Die Kids Roland, David, Thomas und Sonja sind Freunde, jedoch auf der Schwelle zum Teenager-Alter. Liebe, aber auch Hass erwachen in ihnen und die Unschuld der Kindheit weicht allmählich dem Erwachsensein. Als der nicht gerade schlanke Marc zu ihnen stößt, um sich ihrer Clique anzuschließen, fordern sie zu einer Mutprobe heraus schließlich muss er sich ihrer würdig erweisen. So binden sie ihn in einem Stollen an einen selbst gebastelten Marterpfahl an, wo er zwei Stunden in der Dunkelheit ausharren muss. Etwas, dass Marc als Außenseiter mit Chance auf Anerkennung bereitwillig über sich ergehen lässt.
Doch das Schicksal meint es nicht gut mit dem Jungen. Ein Unwetter bricht über der Region herein, die vier Freunde fahren nach Hause und Marc bleibt zurück in der Tiefe, angebunden an den Pfahl. Als der Stollen von Schlammmassen zugeschüttet wird, besiegelt dies sein Schicksal.
Zwar sorgt das Verschwinden des Jungen für Aufsehen, doch gefunden wird er nicht. Und auch die vier Freunde haken in ihrer Naivität die Sache als Unfall ab, schließlich wollten sie nicht, dass dies geschieht.
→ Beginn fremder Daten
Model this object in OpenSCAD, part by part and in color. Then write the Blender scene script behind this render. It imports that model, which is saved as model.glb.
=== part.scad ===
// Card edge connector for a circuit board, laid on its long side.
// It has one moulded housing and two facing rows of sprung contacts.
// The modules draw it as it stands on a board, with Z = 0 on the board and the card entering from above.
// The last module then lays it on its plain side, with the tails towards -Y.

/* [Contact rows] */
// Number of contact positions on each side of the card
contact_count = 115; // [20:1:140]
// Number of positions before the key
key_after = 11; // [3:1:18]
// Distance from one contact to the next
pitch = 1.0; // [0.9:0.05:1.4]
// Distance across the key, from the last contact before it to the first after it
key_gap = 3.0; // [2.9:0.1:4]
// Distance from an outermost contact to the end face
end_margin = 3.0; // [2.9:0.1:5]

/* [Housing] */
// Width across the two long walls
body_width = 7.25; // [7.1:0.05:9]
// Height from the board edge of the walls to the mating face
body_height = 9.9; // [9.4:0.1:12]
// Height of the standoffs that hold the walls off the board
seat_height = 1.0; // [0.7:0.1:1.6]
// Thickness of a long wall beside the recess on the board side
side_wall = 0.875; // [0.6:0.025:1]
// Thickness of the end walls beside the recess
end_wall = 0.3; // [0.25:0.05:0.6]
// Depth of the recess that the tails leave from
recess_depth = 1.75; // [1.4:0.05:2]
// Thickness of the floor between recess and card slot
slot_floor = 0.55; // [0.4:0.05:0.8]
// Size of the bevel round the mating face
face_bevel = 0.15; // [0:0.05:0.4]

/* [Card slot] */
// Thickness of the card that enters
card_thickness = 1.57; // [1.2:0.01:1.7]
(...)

Doch das Unterbewusstsein lässt sich nicht täuschen, und die Schuld lässt sie nicht ruhen. Auch nach Jahren lässt Marcs Tod Sonja nicht los. Sie beschließt, noch einmal an den Ort zurückzukehren, an dem sich das Unglück ereignete, um Marc auszugraben. Doch sie schafft es nicht mehr, denn sie stirbt bei einem Unfall.
Ihre Freunde Roland, David und Thomas, die inzwischen auf ganz unterschiedliche Weise ihr Leben leben, beschließen daraufhin, Sonjas Wunsch in die Tat umzusetzen. Sie kehren zurück an den Ort ihrer Kindheit. Aber dort erwarten sie nicht nur Erinnerungen, sondern auch mysteriöse Ereignisse. Nicht immer ist tot, was tot sein sollte ...
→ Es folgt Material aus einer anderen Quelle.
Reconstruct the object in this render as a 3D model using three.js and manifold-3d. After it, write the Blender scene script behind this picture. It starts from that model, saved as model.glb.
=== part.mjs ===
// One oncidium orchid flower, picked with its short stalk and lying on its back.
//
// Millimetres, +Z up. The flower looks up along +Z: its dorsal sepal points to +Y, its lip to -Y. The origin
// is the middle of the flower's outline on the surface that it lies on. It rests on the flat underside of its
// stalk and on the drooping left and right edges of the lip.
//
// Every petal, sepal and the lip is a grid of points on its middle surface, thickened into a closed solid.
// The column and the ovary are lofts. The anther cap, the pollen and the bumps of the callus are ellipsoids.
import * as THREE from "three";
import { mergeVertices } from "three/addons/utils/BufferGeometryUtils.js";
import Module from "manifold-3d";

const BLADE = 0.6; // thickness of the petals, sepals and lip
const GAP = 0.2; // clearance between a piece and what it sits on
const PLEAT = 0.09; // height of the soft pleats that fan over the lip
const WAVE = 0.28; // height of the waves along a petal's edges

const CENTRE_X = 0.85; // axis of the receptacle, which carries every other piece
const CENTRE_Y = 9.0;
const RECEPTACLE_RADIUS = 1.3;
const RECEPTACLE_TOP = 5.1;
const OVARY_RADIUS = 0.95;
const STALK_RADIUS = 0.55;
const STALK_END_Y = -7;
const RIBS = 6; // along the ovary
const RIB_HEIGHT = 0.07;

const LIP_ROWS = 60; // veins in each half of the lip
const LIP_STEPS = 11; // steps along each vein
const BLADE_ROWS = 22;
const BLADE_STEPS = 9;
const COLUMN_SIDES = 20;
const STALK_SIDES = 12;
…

Manchmal kommen sie wieder ... wäre man geneigt, bei diesem Roman zu sagen. Oder auch nothing new, under the sun. Beides würde auf das Thema zutreffen, das sich Stefan Melneczuk für seinen Debüt-Roman ausgesucht hat. Der untote Geist eines unschuldig getöteten, der nun auf Rache sinnt, ist wahrlich kein unverbrauchtes Thema.
Kann ein Werk nicht mit Innovation punkten, ist die Umsetzung umso wichtiger. Letztlich war alles auf die eine oder andere Art und Weise schon einmal da. Und hier muss man den Autor loben, denn für einen Erstling ist dieser Roman gelungen. Die Spannung und die Atmosphäre werden geschickt aufgebaut, die Charaktere sowohl im Kindes- als auch im Erwachsenenalter glaubwürdig beschrieben und der Lokalkolorit verleiht der Story etwas nahezu intimes; kein Wunder, lässt der Autor doch die Story in seiner Geburtsstadt spielen. Selbst die zahlreich vorkommenden Dialoge sind meist natürlich und nicht aufgesetzt.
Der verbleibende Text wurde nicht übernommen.